▸ TASK INSTRUCTIONS:
Every line in the data below from the one containing "Continue the three.js" down to the one containing "DEEPEST_MARK = 40.0", both included, must be retyped exactly; no other line is to appear.

▸ ENTRIES:
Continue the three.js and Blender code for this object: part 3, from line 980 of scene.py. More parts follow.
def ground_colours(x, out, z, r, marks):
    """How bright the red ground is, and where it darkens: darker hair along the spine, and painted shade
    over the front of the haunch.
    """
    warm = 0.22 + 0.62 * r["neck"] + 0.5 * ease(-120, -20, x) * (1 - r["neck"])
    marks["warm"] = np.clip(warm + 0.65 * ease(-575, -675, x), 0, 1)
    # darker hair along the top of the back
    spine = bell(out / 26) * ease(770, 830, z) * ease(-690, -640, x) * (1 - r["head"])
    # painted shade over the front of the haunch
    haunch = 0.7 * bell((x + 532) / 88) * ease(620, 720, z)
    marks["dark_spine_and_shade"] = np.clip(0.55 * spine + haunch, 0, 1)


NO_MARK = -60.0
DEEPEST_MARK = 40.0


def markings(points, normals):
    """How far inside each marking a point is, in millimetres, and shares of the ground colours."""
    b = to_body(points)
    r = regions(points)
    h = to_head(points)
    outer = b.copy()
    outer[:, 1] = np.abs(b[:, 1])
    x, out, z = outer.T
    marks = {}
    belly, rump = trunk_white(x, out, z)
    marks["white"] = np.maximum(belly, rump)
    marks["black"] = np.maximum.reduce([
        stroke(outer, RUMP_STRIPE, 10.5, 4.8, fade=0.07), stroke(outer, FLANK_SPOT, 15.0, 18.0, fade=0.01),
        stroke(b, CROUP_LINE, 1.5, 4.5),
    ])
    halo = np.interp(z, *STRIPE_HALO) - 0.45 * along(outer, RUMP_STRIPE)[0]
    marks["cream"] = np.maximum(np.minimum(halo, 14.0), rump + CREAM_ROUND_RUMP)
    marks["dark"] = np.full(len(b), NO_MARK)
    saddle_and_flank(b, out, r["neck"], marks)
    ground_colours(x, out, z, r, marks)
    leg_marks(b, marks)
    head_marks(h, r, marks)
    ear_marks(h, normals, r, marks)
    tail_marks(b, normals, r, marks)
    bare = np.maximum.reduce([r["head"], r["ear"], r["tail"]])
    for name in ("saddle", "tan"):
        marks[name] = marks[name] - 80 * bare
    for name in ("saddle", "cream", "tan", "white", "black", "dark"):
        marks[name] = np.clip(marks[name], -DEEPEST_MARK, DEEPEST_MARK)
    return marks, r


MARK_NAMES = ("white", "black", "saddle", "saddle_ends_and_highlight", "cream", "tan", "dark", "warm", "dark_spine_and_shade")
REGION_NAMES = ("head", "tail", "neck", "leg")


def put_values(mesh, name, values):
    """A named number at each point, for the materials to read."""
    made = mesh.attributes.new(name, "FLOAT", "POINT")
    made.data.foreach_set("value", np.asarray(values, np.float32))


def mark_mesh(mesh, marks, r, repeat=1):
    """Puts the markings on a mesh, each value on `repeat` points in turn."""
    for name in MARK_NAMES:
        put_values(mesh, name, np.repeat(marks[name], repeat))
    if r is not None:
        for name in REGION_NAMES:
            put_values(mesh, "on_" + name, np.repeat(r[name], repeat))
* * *
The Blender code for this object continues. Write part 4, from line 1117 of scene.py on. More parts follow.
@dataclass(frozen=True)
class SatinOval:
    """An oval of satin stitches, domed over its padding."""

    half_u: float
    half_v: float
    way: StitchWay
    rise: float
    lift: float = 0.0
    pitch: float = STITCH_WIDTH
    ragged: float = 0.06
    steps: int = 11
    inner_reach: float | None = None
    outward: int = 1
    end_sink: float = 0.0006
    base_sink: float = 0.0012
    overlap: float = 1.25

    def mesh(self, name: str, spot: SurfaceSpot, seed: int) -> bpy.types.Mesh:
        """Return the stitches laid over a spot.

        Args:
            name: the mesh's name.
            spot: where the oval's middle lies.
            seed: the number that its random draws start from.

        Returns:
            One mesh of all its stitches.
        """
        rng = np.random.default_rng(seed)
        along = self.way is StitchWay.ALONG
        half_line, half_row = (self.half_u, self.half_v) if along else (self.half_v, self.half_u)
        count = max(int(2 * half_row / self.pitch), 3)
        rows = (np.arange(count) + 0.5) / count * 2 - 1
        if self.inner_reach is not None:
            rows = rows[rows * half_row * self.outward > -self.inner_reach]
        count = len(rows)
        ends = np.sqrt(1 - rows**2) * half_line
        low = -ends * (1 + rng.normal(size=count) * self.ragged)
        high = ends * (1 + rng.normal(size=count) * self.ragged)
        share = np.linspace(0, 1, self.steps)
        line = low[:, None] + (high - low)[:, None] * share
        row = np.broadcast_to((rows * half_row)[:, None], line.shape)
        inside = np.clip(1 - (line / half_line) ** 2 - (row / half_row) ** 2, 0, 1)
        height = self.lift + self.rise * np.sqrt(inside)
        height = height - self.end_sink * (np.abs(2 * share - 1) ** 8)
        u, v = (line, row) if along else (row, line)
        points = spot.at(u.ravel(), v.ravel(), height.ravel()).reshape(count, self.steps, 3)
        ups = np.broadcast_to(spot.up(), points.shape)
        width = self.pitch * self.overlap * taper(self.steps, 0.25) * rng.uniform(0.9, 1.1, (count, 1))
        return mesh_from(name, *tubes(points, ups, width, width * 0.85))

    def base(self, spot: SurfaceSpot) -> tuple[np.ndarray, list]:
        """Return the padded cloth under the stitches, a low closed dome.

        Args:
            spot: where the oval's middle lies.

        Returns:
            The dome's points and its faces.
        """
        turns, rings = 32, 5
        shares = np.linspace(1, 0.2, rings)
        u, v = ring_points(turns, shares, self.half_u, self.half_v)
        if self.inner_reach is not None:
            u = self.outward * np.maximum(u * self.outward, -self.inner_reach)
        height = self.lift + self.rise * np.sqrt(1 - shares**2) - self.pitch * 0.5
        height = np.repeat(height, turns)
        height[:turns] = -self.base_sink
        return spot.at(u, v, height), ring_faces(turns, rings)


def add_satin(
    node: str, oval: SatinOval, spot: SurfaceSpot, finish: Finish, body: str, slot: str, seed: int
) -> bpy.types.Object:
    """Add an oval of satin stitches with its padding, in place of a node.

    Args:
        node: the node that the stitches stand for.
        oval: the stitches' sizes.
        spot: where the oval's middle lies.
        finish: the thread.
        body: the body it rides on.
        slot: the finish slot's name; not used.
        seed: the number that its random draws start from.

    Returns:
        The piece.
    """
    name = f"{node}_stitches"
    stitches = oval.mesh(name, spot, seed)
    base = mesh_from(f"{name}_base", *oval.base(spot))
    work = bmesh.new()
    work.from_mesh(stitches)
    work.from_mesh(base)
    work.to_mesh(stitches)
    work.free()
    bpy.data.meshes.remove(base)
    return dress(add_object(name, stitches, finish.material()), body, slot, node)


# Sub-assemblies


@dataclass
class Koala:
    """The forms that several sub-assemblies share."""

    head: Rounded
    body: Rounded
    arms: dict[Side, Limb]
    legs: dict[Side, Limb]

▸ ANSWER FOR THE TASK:
Continue the three.js and Blender code for this object: part 3, from line 980 of scene.py. More parts follow.
def ground_colours(x, out, z, r, marks):
    """How bright the red ground is, and where it darkens: darker hair along the spine, and painted shade
    over the front of the haunch.
    """
    warm = 0.22 + 0.62 * r["neck"] + 0.5 * ease(-120, -20, x) * (1 - r["neck"])
    marks["warm"] = np.clip(warm + 0.65 * ease(-575, -675, x), 0, 1)
    # darker hair along the top of the back
    spine = bell(out / 26) * ease(770, 830, z) * ease(-690, -640, x) * (1 - r["head"])
    # painted shade over the front of the haunch
    haunch = 0.7 * bell((x + 532) / 88) * ease(620, 720, z)
    marks["dark_spine_and_shade"] = np.clip(0.55 * spine + haunch, 0, 1)


NO_MARK = -60.0
DEEPEST_MARK = 40.0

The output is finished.